# Copadichromis trewavasae Mloto colony...should be???



## Hawks (Feb 7, 2008)

I picked up some young Copadichromis trewavasae Mloto Cichlids from one of the site sponsors here about 14 months ago. The cichlids have grown to be between 3-4 inches long now. Looking at the pictures in the profiles section here as well as some pictures of the Copadichromis trewavasae Mloto on some other web sites I'm not sure if I was sold the correct fish. The fish are still somewhat young and just developing their color so I'm not sure. The tops of the dorsal fins on the females and bottom of the anal fins on all the fish have some yellow in them. From looking at the pictures online I don't see this in the Copadichromis trewavasae.

If anyone has experience with these fish and can tell if these are or are not Copadichromis trewavasae Mloto's it would be a big help. The fish have spawned a few times and I just wanted to make sure they are what I say they are.

Thanks for any help!!


----------



## Guest (Sep 4, 2011)

theres 2 geographical variants of these lupingu and likoma the lupingu being a darker blue/almost black female never have any color just spots what i think is happening is those are sub-dominant males... 
i have a "colony" from lupingu and when i say colony i have 1 male and 13 females cuz my male tries to merk any other male i put in the tank with them so i have the extra males in my male peacock/hap tank... that being said and this is just my opinion but those fish look like copadichromis azureus not copadichromis trewevasae as your dom male only has the white blaze on the top of the dorsal and not down the top half of the fish like this
that being said you still have some pretty fish.. but def either copad. azureus or chrysonatus


----------



## Beardo (Feb 28, 2006)

I cannot help with the ID, but those are some killer looking fish. Very nice!


----------



## limpert (Aug 28, 2007)

m1ke715m said:


> ... my male tries to merk any other male i put in the tank...


 :lol:


----------



## Tanku (Mar 14, 2010)

Look to be nice looking fish, but if they are not what you ordered, that is not a good thing. Where did you buy the fish from?


----------



## Guest (Sep 5, 2011)

heres a pic of the copadichromis azureus male i have that just started coloring up.. looks like the same fish...


----------



## seattle_530 (Mar 6, 2007)

I agree those look like my copadichromis azureus that are just starting to mature. Dont be to dissapointed though they are fantastic fish.


----------



## Hawks (Feb 7, 2008)

Very much disappointed if they are Azureus, I have had Azureus before and did not plan on growing out a bunch of Azureus. If this is the case, it's pretty sad the site sponsor can't bag up the right fish. I have been growing these guys out thinking they are Trewavasae Mloto. I sent an email with this link(pictures) to the breeder to see what they think. Guess I will wait a few days to see if there is any response before I start bashing them.

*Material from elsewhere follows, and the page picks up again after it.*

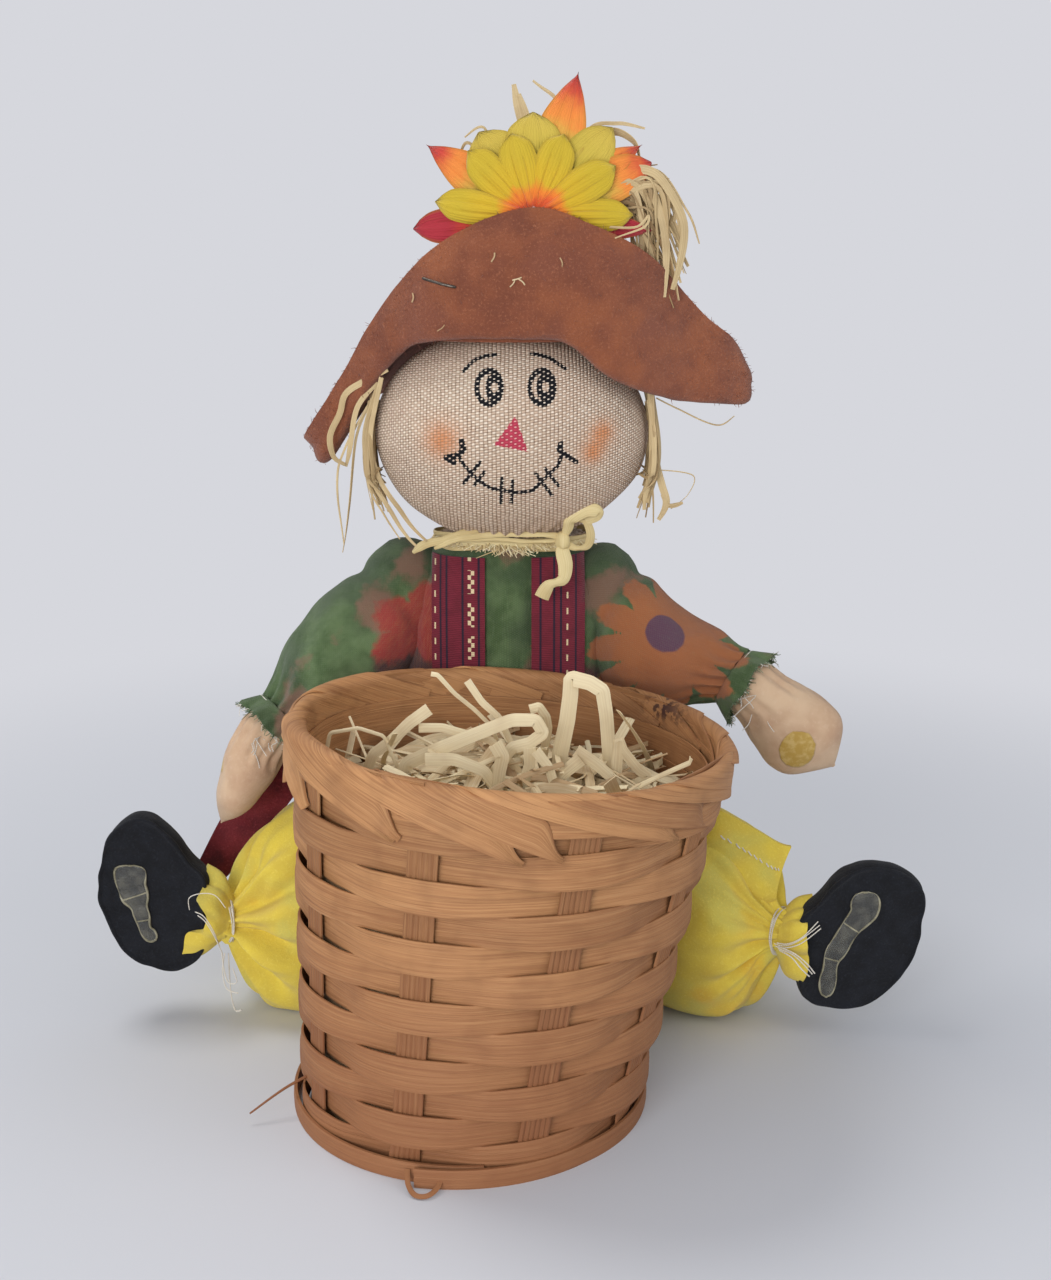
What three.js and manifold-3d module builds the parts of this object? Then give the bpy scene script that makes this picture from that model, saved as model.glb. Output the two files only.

Thanks for the reply's to the thread!


----------



## Guest (Sep 8, 2011)

after looking at some pics im thinking you might have the likoma variant of the trewavasae.. cuz look here http://www.davesfish.com/images/Copadic ... Likoma.jpg

looks alot like your fish.. just not like mine.. maybe they just havent started to get some white on the body yet


----------



## mokujin22 (Jan 19, 2010)

The presence of the white on the alpha male along the shoulder and top of the head makes me think it's a trewevasae. The other blue-bodied Copadichromis do not get this.


----------